Geotechnical Considerations in Roadway Failures: Engineering Strategies for Subgrade Stabilization in Expansive Soils

Abstract

Expansive soils present a persistent challenge to roadway infrastructure due to their significant volume changes with moisture fluctuations, which often lead to pavement cracking, differential settlement, and premature failure. This paper investigates geotechnical strategies for stabilizing expansive clay subgrades to enhance the performance and longevity of roadways. A case study was conducted on a section of roadway in Dallas–Fort Worth, Texas, where three stabilization techniques including lime, lime-fly ash, and geopolymer were evaluated through laboratory testing and field instrumentation. Parameters such as unconfined compressive strength (UCS), soaked California Bearing Ratio (CBR), swell potential, and rutting were used to compare the effectiveness of each method. Results indicated that lime stabilization yielded the highest strength and swell reduction, while lime-fly ash provided comparable performance with improved environmental sustainability.
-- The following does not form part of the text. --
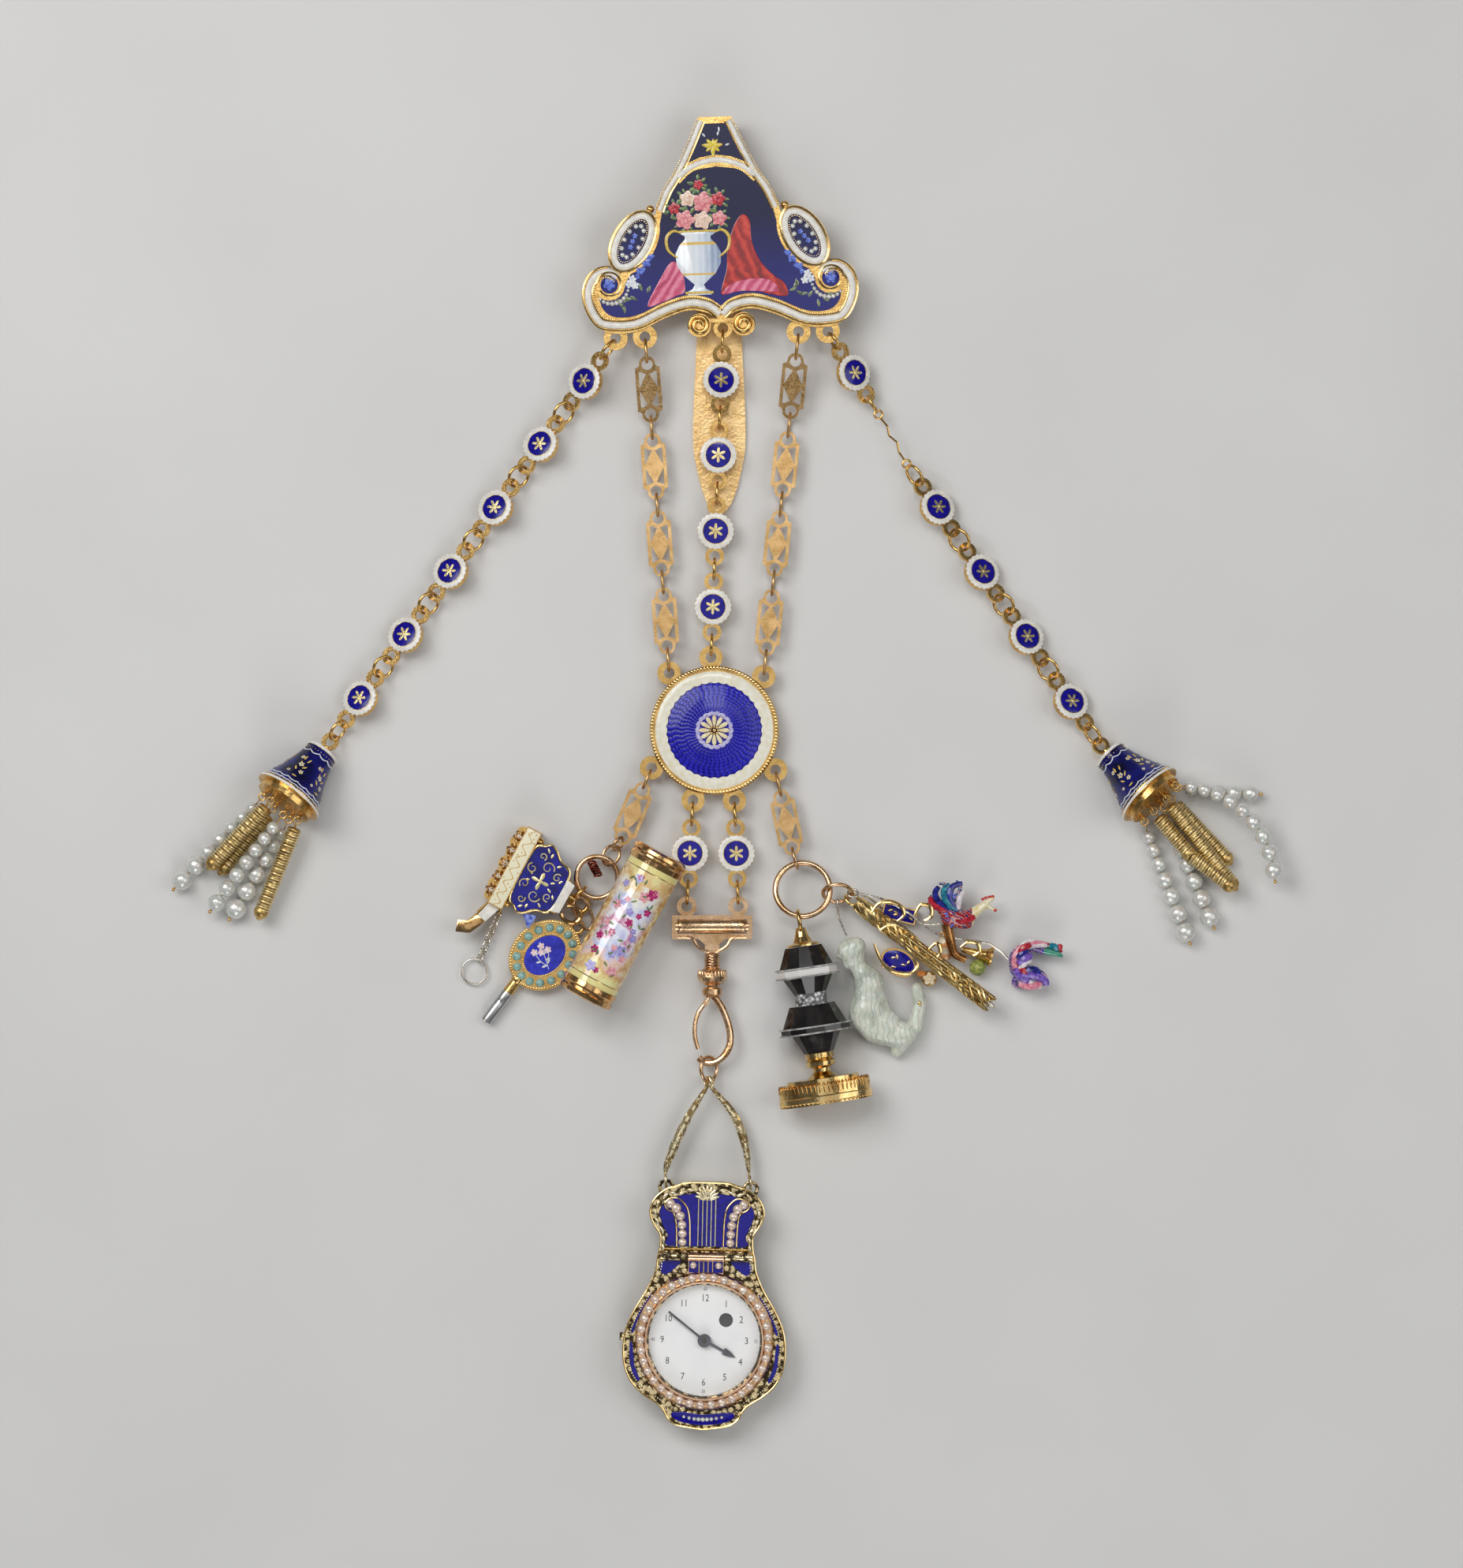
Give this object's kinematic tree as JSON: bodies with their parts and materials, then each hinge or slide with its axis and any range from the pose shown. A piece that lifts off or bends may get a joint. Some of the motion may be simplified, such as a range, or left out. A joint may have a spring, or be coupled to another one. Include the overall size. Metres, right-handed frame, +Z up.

Geopolymer treatment, though less effective in the short term, showed promise for long-term stabilization under optimized conditions. The study highlights that effective subgrade stabilization depends not only on strength gains but also on compatibility with site conditions, environmental concerns, and long-term performance metrics. The findings contribute practical insights for engineers and policymakers seeking resilient and sustainable roadway design in regions affected by expansive soils.